Con el estómago lleno, luego de un breve reposo, se llega por carretera al Teleférico que conecta las estaciones de entrada de Panachi (Parque Nacional del Chicamocha) pasando sobre los 6.3 kilómetros de ancho del Cañón del Chicamocha. El recorrido es silencioso y los turistas aprovechan para tomar sus mejores fotos del río. Cada cabina tiene espacio para ocho personas, y las entradas se deben adquirir con anticipación teniendo en cuenta que hay horas de salida específicas. La entrada al parque y el teleférico tienen un valor de 50.000 pesos por adulto y 32.000 por niño.
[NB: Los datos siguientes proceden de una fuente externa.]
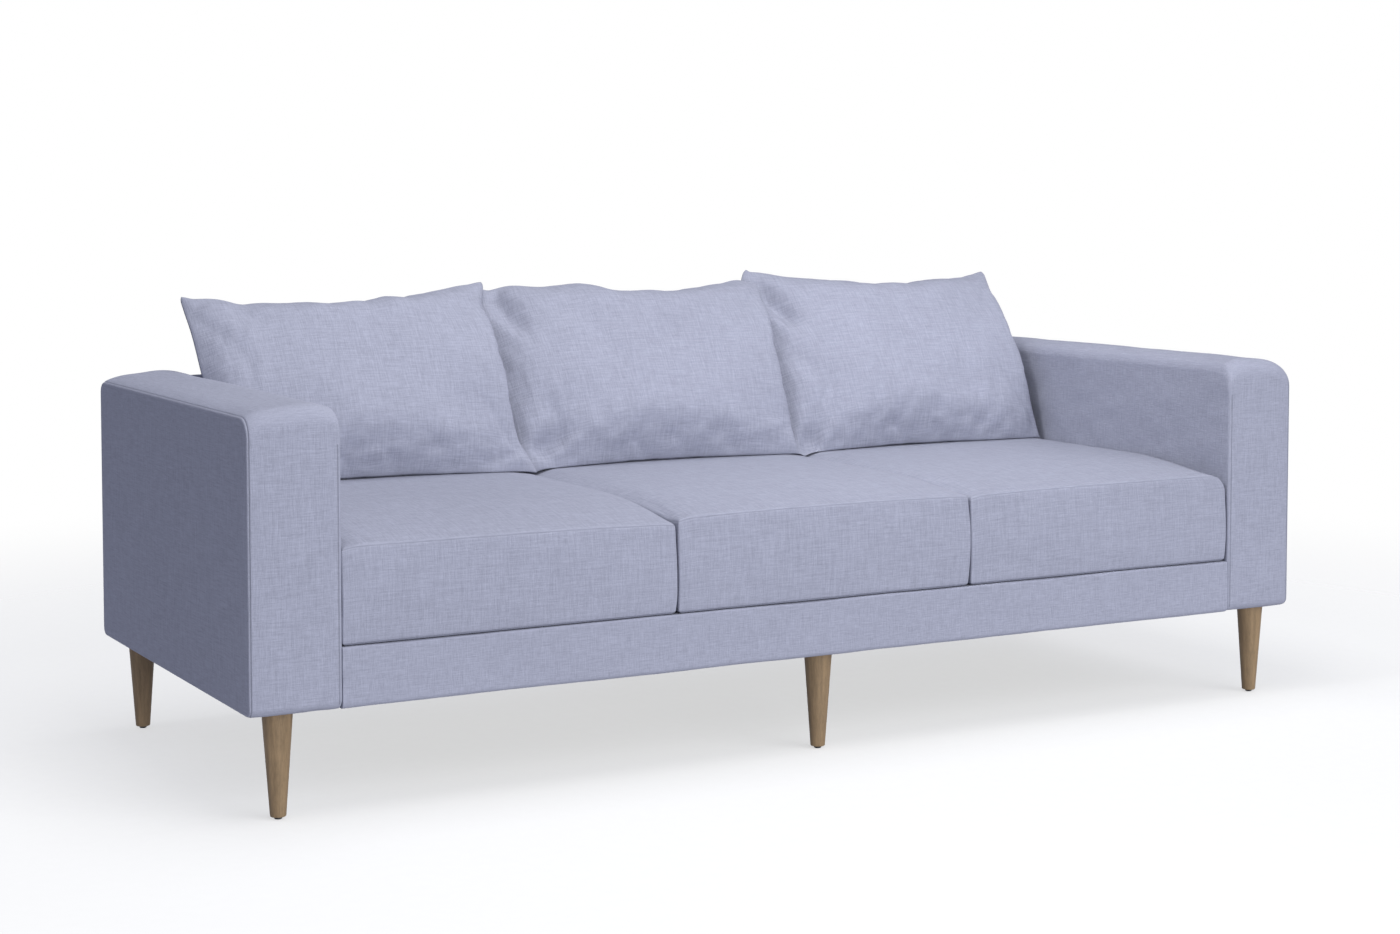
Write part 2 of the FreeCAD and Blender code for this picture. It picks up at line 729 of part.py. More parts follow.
def back_block(label, inset):
    """The back's outer form, drawn in by inset all round."""
    depth = f"(back_thickness - 2 * ({inset}))"
    height = f"(back_height - leg_height - 2 * ({inset}))"
    radii = (
        None,
        None,
        f"(back_rear_radius - ({inset}))",
        f"(back_front_radius - ({inset}))",
    )
    profile = rounded_profile(f"{label}_profile", depth, height, radii)
    block = prism(label, profile, "YZ", f"({BASE_WIDTH} - 2 * ({inset}))")
    place = (
        f"(-{BASE_HALF} + ({inset}))",
        f"({BACK_FACE} + ({inset}))",
        f"(leg_height + ({inset}))",
    )
    return put(block, place)


def make_back_frame(holes):
    """Two rails, the posts between them and webbing across the posts. holes are those of
    the bottom rail."""
    left = f"(-{BASE_HALF} + cover_thickness)"
    width = f"({BASE_WIDTH} - 2 * cover_thickness)"
    low_front = f"({BACK_FACE} + cover_thickness)"
    low_rail = box(
        "back_bottom_rail_blank",
        (width, f"({BACK_FRAME_REAR} - {low_front})", "back_rail_height"),
        (left, low_front, FRAME_FLOOR),
    )
    keep(cut("back_bottom_rail", low_rail, holes))
    post_top = f"({BACK_FRAME_TOP} - back_frame_depth)"
    top_rail = (width, "back_frame_depth", "back_frame_depth")
    keep(box("back_top_rail", top_rail, (left, BACK_FRAME_FRONT, post_top)))

    room = f"({post_top} - {BACK_POST_FLOOR})"
    posts = []
    for i in range(BACK_POSTS):
        x = f"({left} + ({width} - back_frame_depth) * {i} / {BACK_POSTS - 1})"
        size = ("back_frame_depth", "back_frame_depth", room)
        posts.append(box(f"back_post_{i}", size, (x, BACK_FRAME_FRONT, BACK_POST_FLOOR)))
    keep(group("back_posts", posts))

    straps = []
    strap = (f"({width} - 2 * webbing_margin)", "webbing_thickness", "webbing_width")
    for i in range(BACK_WEBS):
        middle = f"({BACK_POST_FLOOR} + {room} * {i + 1} / {BACK_WEBS + 1})"
        place = (
            f"({left} + webbing_margin)",
            f"({BACK_FRAME_FRONT} - webbing_thickness)",
            f"({middle} - webbing_width / 2)",
        )
        straps.append(box(f"back_strap_{i}", strap, place))
    keep(group("back_webbing", straps))


def make_back_upholstery(holes):
    """Foam round the back's frame inside a sewn cover."""
    left = f"(-{BASE_HALF})"
    frame_room = box(
        "back_frame_room",
        (
            BASE_WIDTH,
            "(back_frame_depth + webbing_thickness)",
            f"({BACK_FRAME_TOP} - leg_height)",
        ),
        (left, f"({BACK_FRAME_FRONT} - webbing_thickness)", "leg_height"),
    )
    low_room = box(
        "back_low_room",
        (
            BASE_WIDTH,
            f"({BACK_FRAME_REAR} - {BACK_FACE})",
            f"({BACK_POST_FLOOR} - leg_height)",
        ),
        (left, BACK_FACE, "leg_height"),
    )
    pad = back_block("back_pad_blank", "cover_thickness + soft_gap")
    keep(cut("back_pad", cut("back_pad_hollow", pad, frame_room), low_room))
    cover = cut(
        "back_cover_shell",
        back_block("back_cover_blank", "0"),
        back_block("back_cover_space", "cover_thickness"),
    )
    keep(cut("back_cover", cover, holes))


# ---------------------------------------------------------------- cushions and pillows


def cushion_block(label, seat, inset):
    """A seat cushion's form, drawn in by inset all round."""
    width = f"({SEAT_PITCH} - 2 * slide_gap - 2 * ({inset}))"
    depth = f"({BACK_FACE} - {FRONT} - cushion_setback - slide_gap - 2 * ({inset}))"
    height = f"(cushion_height - 2 * ({inset}))"
    front = f"({height} - cushion_front_drop)"
    side = rising_profile(f"{label}_side", depth, front, height, "cushion_rise_length")
    across = crowned_profile(
        f"{label}_across", width, f"({height} - cushion_crown)", "cushion_crown"
    )
    block = common(
        label,
        prism(f"{label}_rising", side, "YZ", width),
        prism(f"{label}_crowned", across, "XZ", depth),
    )
    place = (
        f"({seat} * {SEAT_PITCH} - {width} / 2)",
        f"({FRONT} + cushion_setback + ({inset}))",
        f"(deck_height + soft_gap + ({inset}))",
    )
    return put(block, place)


def pillow_foot():
    """Where the middle of a pillow's lower edge lies, as (y, z). The pillow stands on its
    seat cushion and leans back until it meets the rounded top of the back."""
    swell = "(pillow_back_bulge - pillow_edge / 2)"
    radius = f"({bulge_radius('pillow_length', swell)})"
    offset = f"({radius} - pillow_back_bulge)"
    z = "(deck_height + 2 * soft_gap + cushion_height + sin(pillow_lean) * pillow_edge / 2)"
    half_rise = "(cos(pillow_lean) * pillow_length / 2)"
    half_run = "(sin(pillow_lean) * pillow_length / 2)"
    arc_z = f"({z} + {half_rise} + sin(pillow_lean) * {offset})"
    round_y = f"({BACK_FACE} + back_front_radius)"
    round_z = "(back_height - back_front_radius)"
    reach = f"(back_front_radius + {radius} + soft_gap)"
    arc_y = f"({round_y} - sqrt({reach} ^ 2 - ({arc_z} - {round_z}) ^ 2))"
    return f"({arc_y} - {half_run} + cos(pillow_lean) * {offset})", z


def pillow_block(label, seat, inset):
    """A back pillow's form, drawn in by inset all round."""
    width = f"({SEAT_PITCH} - 2 * pillow_side_gap - 2 * ({inset}))"
    length = f"(pillow_length - 2 * ({inset}))"
    front, back = f"(pillow_front_bulge - ({inset}))", f"(pillow_back_bulge - ({inset}))"
    edge = f"(pillow_edge - 2 * ({inset}))"
    upright = lens_profile(f"{label}_upright", length, edge, front, back)
    level = lens_profile(f"{label}_level", width, edge, front, back)
    block = common(
        label,
        prism(f"{label}_tall", upright, "YZ", width),
        prism(f"{label}_wide", level, "YX", length),
    )
    foot_y, foot_z = pillow_foot()
    place = (
        f"({seat} * {SEAT_PITCH} - {width} / 2)",
        f"({foot_y} + ({inset}) * sin(pillow_lean) - {front} * cos(pillow_lean))",
        f"({foot_z} + ({inset}) * cos(pillow_lean) + {front} * sin(pillow_lean))",
    )
    put(block, place, Rotation(Vector(1, 0, 0), -1))
    bind(block, "Placement.Rotation.Angle", "-pillow_lean")
    return block


def make_loose(kind, filling, block):
    """A sewn cover and what fills it, for each seat."""
    for name, seat in SEATS.items():
        cover = cut(
            f"{kind}_cover_{name}",
            block(f"{kind}_form_{name}", seat, "0"),
            block(f"{kind}_space_{name}", seat, "cover_thickness"),
        )
        keep(cover)
        keep(block(f"{kind}_{filling}_{name}", seat, "cover_thickness + soft_gap"))


# ---------------------------------------------------------------- build and write


def check(things):
    """Stop if any feature failed or any sub-part isn't a valid solid."""
    for thing in things:
        if {"Invalid", "Error"} & set(thing.State):
            raise RuntimeError(f"{thing.Label} failed: {thing.State}")
    for node in nodes:
        if node.Shape.isNull() or not node.Shape.isValid() or not node.Shape.Solids:
            raise RuntimeError(f"{node.Label} has no valid solid")


def main():
    make_sheet()
    make_legs()
    make_fastenings()
    arm_bolts = {
        name: bolt_holes(f"arm_bolt_holes_{name}", arm_bolt_places(name), ARM_NUT_DEPTH)
        for name in SIDES
    }
    for name, side in SIDES.items():
        make_arm(name, side, arm_bolts[name])
    back_bolts = bolt_holes("back_bolt_holes", back_bolt_places(), BACK_NUT_DEPTH)
    front_leg = leg_hole("leg_front_centre")
    make_seat_frame(arm_bolts, back_bolts, front_leg)
    make_deck()
    make_front_rail_upholstery(front_leg)
    back_holes = group("back_holes", [back_bolts, leg_hole("leg_rear_centre")])
    make_back_frame(back_holes)
    make_back_upholstery(back_holes)
    make_loose("seat_cushion", "core", cushion_block)
    make_loose("back_pillow", "filling", pillow_block)
    doc.recompute()
    check(doc.Objects)
    os.makedirs("parts", exist_ok=True)
    for node in nodes:
        node.Shape.exportStep(f"parts/{node.Label}.step")
    print(len(nodes), "sub-parts written")


main()
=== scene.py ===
"""The looks of a three-seat sofa with loose cushions on tapered wooden legs.

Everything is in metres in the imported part's own frame: X runs along the sofa, the front
faces -Y, Z is up and the floor is at 0. Left is the -X end. Soft pieces are skins built in
mesh code round the boxes of the CAD nodes that they stand for; the seat cushions and the
back pillows are then inflated as cloth.
"""

import math

import bpy
import numpy as np
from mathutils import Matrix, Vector


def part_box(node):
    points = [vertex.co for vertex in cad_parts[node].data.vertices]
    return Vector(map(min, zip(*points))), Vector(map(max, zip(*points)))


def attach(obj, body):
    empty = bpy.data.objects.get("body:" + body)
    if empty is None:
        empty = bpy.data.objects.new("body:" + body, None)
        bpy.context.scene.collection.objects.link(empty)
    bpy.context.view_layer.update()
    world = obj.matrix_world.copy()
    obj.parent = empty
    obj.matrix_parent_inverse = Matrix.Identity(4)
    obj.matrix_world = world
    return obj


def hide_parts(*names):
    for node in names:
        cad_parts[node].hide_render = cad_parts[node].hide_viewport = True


SEATS = {"left": -1, "centre": 0, "right": 1}
SIDES = {"left": -1, "right": 1}
MM = 0.001

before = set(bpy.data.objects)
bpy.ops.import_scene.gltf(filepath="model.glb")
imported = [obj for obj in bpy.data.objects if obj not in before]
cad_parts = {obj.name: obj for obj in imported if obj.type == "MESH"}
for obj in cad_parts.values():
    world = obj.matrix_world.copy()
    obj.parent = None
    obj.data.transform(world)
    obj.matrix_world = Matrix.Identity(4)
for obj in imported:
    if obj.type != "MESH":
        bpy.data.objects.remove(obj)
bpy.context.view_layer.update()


# -------------------- shapes in numbers


def ripple(points, seed, size, stretch=(1, 1, 1), waves=24):
    """Smooth waviness at each point, mostly within -1 to 1, its bumps about size apart.
    stretch over 1 along an axis makes the bumps that much longer there."""
    random = np.random.default_rng(seed)
    ways = random.normal(size=(waves, 3))
    ways /= np.linalg.norm(ways, axis=1)[:, None]
    ways *= random.uniform(0.6, 1.4, (waves, 1)) * 2 * math.pi / size / np.array(stretch)
    phases = random.uniform(0, 2 * math.pi, waves)
    return np.cos(points @ ways.T + phases).sum(1) / math.sqrt(waves)


def smooth_step(x, start, end):
    t = np.clip((x - start) / (end - start), 0, 1)
    return t * t * (3 - 2 * t)


def hump(x, middle, width):
    return np.exp(-(((x - middle) / width) ** 2))


def skin_normals(points, faces):
    """The outward direction at each point of a skin of quads."""
    a, b, c, d = (points[faces[:, i]] for i in range(4))
    flat = np.cross(c - a, d - b)
    normals = np.zeros_like(points)
    for i in range(4):
        np.add.at(normals, faces[:, i], flat)
    return normals / np.maximum(np.linalg.norm(normals, axis=1), 1e-12)[:, None]


def edge_inset(t, radius):
    """How far a rounded edge draws the side in, t from the end plane."""
    t = np.clip(t, 0, radius)
    return radius - np.sqrt(np.maximum(radius**2 - (radius - t) ** 2, 0))


def rounding_steps(radius, steps=6):
    """Distances from an end plane that step evenly round an edge of that radius."""
    return [radius * (1 - math.cos(math.pi / 2 * i / steps)) for i in range(steps + 1)]


ARC_STEPS = 4


def ring(low, high, radii, steps):
    """Points round a rectangle with rounded corners, anticlockwise from the middle of its
    first corner. steps are the spaces along a flat and an upright side."""
    low, high = np.array(low), np.array(high)
    middle, half = (low + high) / 2, (high - low) / 2
    signs = np.array([(-1, -1), (1, -1), (1, 1), (-1, 1)])
    radii = np.maximum(np.array(radii), 1e-4)
    centres = middle + signs * (half - radii[:, None])

    def arc(corner, start, ends):
        angles = np.radians(np.linspace(start, start + 45, ARC_STEPS + 1))[ends]
        turn = np.stack([np.cos(angles), np.sin(angles)], axis=1)
        return centres[corner] + radii[corner] * turn

    points = []
    for i in range(4):
        lead = arc(i, 225 + 90 * i, slice(None))
        trail = arc((i + 1) % 4, 270 + 90 * i, slice(0, ARC_STEPS))
        share = np.linspace(0, 1, steps[i % 2] + 1)[1:-1, None]
        straight = lead[-1] * (1 - share) + trail[0] * share
        points += [lead, straight, trail]
    return np.concatenate(points)


def side_counts(steps):
    return [n + 2 * ARC_STEPS for n in steps]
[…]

Una vez allí, una de las actividades más populares es subir a conocer el Monumento a la Santandereanidad, inmensa escultura de 20 metros de largo, y pasar al Columpio extremo. Tal como su nombre lo indica, no se recomienda para personas con problemas cardiacos o mujeres en estado de embarazo. Este consiste en un columpio metálico que se alza al 15 metros por encima del suelo para luego ser liberado al vacío. La impresión de ver el cañón de frente, y a esa altura, es un gran favorito de los turistas, que repiten la actividad varias veces entre gritos de emoción.
Para disfrutar la vista con un poco más de calma, pero desde las alturas, está el cablevuelo. Este consiste en un arnés que se mueve hacia atrás desde un punto de la montaña a otro en un trayecto que dura algunos minutos. Al llegar a su parte alta, un operario recibe a quien llega para acomodarlo, y soltarlo al vacío en un divertido lanzamiento que dura apenas 30 segundos, culminando en el punto de origen. No se recomienda llevar celulares en este trayecto, pero el parque ofrece el servicio de fotografía. Para culminar el paseo en Panachi hay que ajustarse los cascos y el cinturón para pasear en carritos buggies, que pueden manejarse por una destapada llena de curvas en la montaña.
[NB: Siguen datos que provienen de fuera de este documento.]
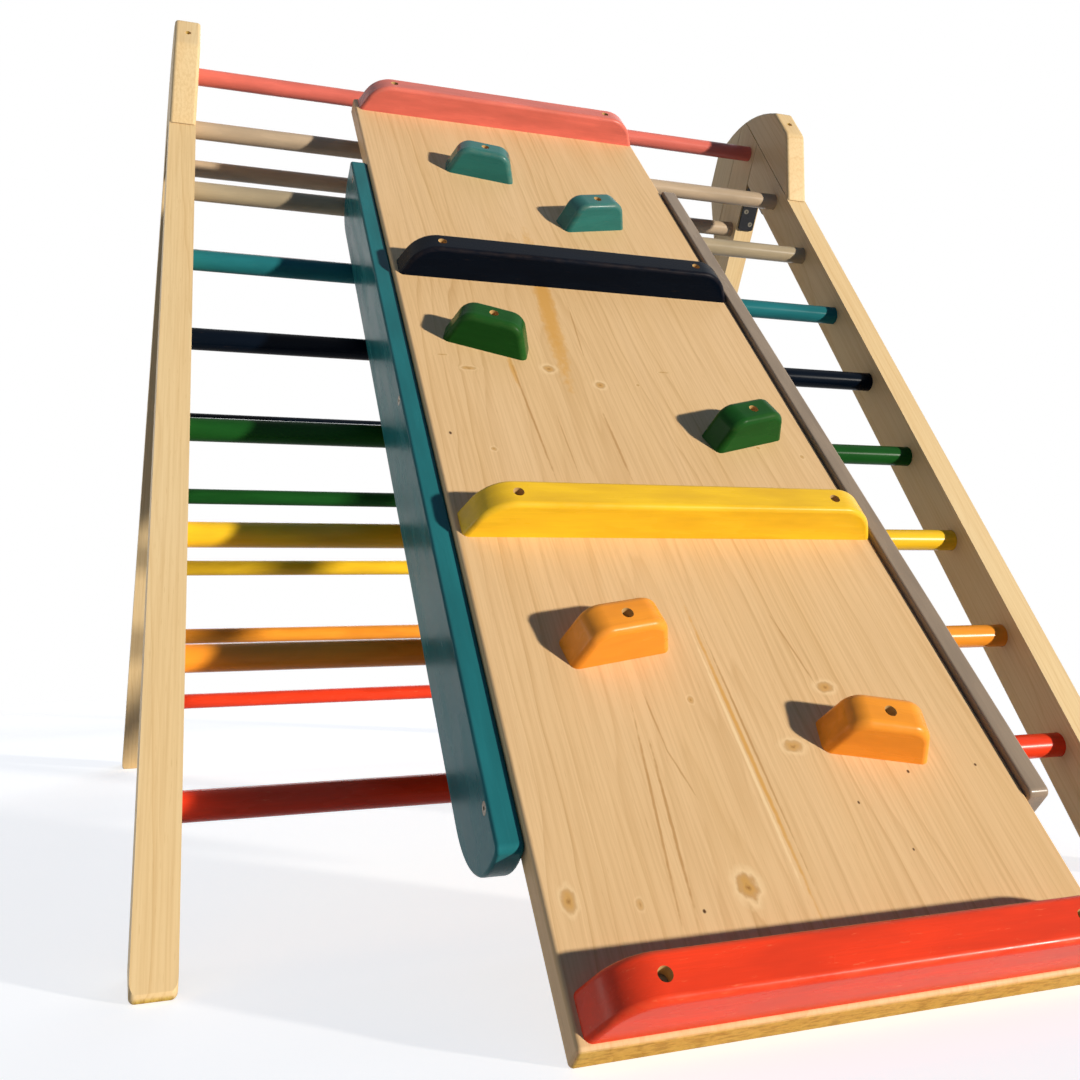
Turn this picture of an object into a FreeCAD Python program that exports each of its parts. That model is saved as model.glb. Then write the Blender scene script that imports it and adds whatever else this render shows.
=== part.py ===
import FreeCAD, Part
import math
import os

# Climbing triangle with a clip-on climbing ramp
# Lengths in millimetres, angles in degrees
# World axes: X to the right, Y to the back, Z up, floor at zero

# Driving sizes of the ladder
half_spread_angle = 34.0
apex_height = 894.0
first_rung_drop = 117.5
last_rung_rise = 120.9
rungs_per_side = 8
rung_diameter = 22.0
rung_socket_depth = 15.0
rung_end_bevel = 1.0
ladder_inner_width = 786.0
rail_thickness = 29.0
rail_width = 60.0
rail_edge_round = 4.0
foot_corner_round = 6.0

# Offsets of the rails from the rung lines, measured towards the outside
front_rail_outer_offset = 27.5
rear_rail_outer_offset = 40.0

# Head of each side frame
head_half_width = 119.5
head_toe_half_width = 113.5
head_peak_rise = 68.3
head_slope_angle = 22.0
head_facet_run = 29.5
crown_radius = 195.0
facet_top_radius = 10.0
shoulder_radius = 16.0
block_toe_radius = 10.0
head_screw_length = 70.0
head_screw_sink = 22.0
head_screw_shank_radius = 2.2
head_screw_head_radius = 3.4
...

El tercer día es perfecto para conocer San Gil en su faceta «solo para valientes». La ropa debe ser cómoda, ojalá de materiales aptos para el agua al igual que los zapatos. En el Parque El Gallineral, cuyos árboles se roban todas las miradas, se llega al río Fonce, cuyo caudal anuncia la aventura. Luego de una breve instrucción es hora de ponerse el chaleco flotador, el caso, y no soltar los remos para que el rafting (o canotaje) sea todo un éxito. Esta actividad consiste en remar en balsa inflable sobre las feroces olas del río, que alcanzan los dos metros, sorteando la posibilidad de caer al agua (altamente probable). Luego de la emoción de haber pasado lo más difícil, se llega a una zona más tranquila, donde el río murmulla con más suavidad y el aire cálido seca las ropas. Esta actividad, que dura alrededor de dos horas, es preferible para quienes sepan nadar bien, y siempre se deben seguir al pie de la letra las indicaciones del guía.
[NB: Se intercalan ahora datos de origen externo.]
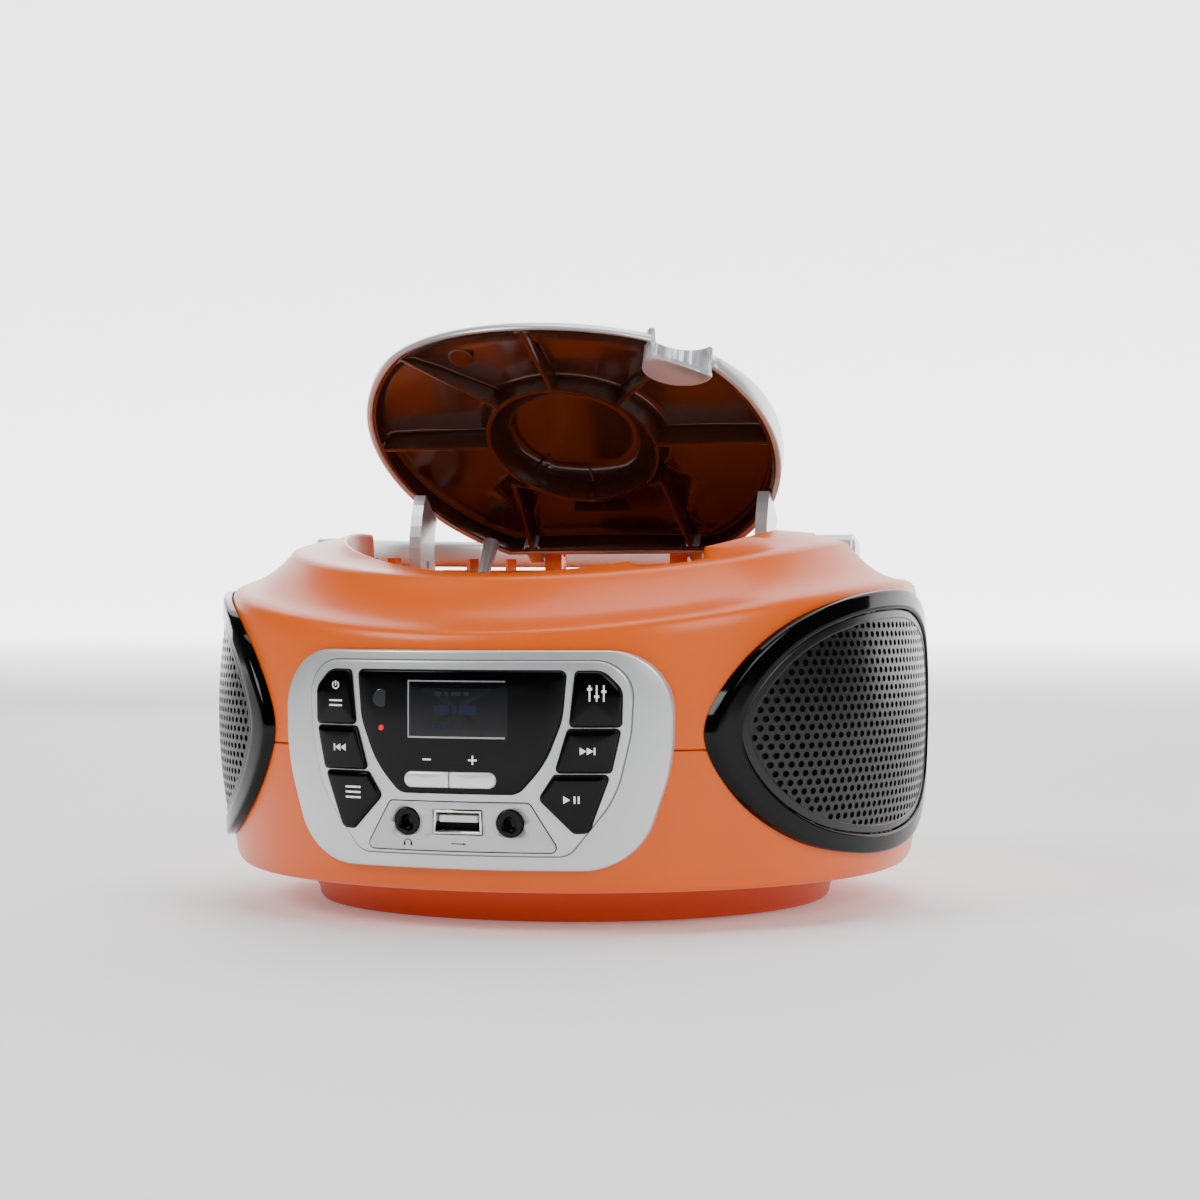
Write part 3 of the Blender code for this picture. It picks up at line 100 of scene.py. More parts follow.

Luego de esta sacudida hay otra actividad a pocos minutos de allí pensada para quienes no le temen a las alturas en el Parque de Cuerdas, donde se completa un circuito de entre una y tres horas de puentes colgantes, escaleras y «telarañas» a varios metros de altura, que culminan en torrentismo bajando la montaña.
El último día se puede dedicar para viajar a Barichara, el «pueblo de los picapedreros», conocido así por la habilidad de su gente para esculpir piedra. Esta era «la tierra de descanso», según los Guane, y la ausencia de bares y ruido invita a caminar con calma para apreciar las artesanías entre las coloridas fachadas y calles empinadas, donde, de fondo, las montañas siguen asomándose altivas.